Saturday Links for the Week – August 4, 2007

Andrew Campbell North Moreton
Andrew Campbell’s neighbourhood between Little Wittenham and North Moreton, UK.

All lousy political news this week, so I’m only including the most important items, and starting with a funny editorial:

Buy My Ballot Please: An intentionally hilarious rant by Dirk Olin in the NYT about the fact that corporatists get to sell their influence to politicians, but voters can’t.

Grist Checks Out How Green the US 2008 Presidential Candidates Are: And finds the Democrats mostly a pale green, and the Republicans mostly grey. Not nearly good enough, any of them.

John Gray Sums Up the Iraq Situation: “The most important – as well as most often neglected – feature of the conflict shaping up around Iraq is that the US no longer has the ability to mould events. Whatever it does, there will be decades of bloodshed in the region.

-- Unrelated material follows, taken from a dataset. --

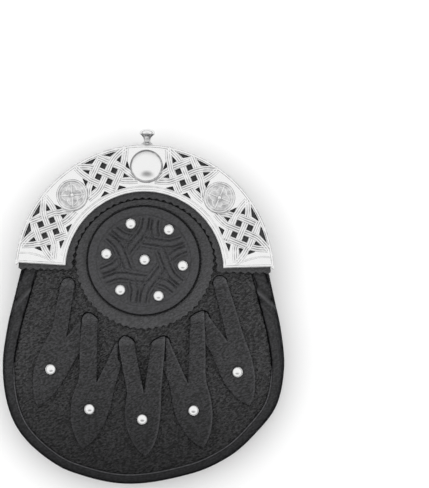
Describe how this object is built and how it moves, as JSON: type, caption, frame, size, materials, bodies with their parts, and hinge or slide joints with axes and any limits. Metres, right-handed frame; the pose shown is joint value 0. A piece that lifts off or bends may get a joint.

Another large blunder – such as bombing Iran, as Dick Cheney seems to want, or launching military operations against Pakistan, as some in Washington appear to propose – would make matters even worse.”

And the Iraq Humanitarian Crisis Worsens: Ten million Iraqis need emergency aid, and millions are fleeing, hollowing out the country, says Oxfam.

Another US ‘Surge’, This Time to Canada: No point hanging around there until they bomb Iran.

China, the Endless Catastrophe: If poisoning the rest of the world, driving up oil demand just as supplies have peaked, and wreaking the worst environmental disaster in the history of civilization wasn’t bad enough, now comes word that China’s glaciers are melting at astonishing rates, threatening decades of droughts, floods, famine and heat waves.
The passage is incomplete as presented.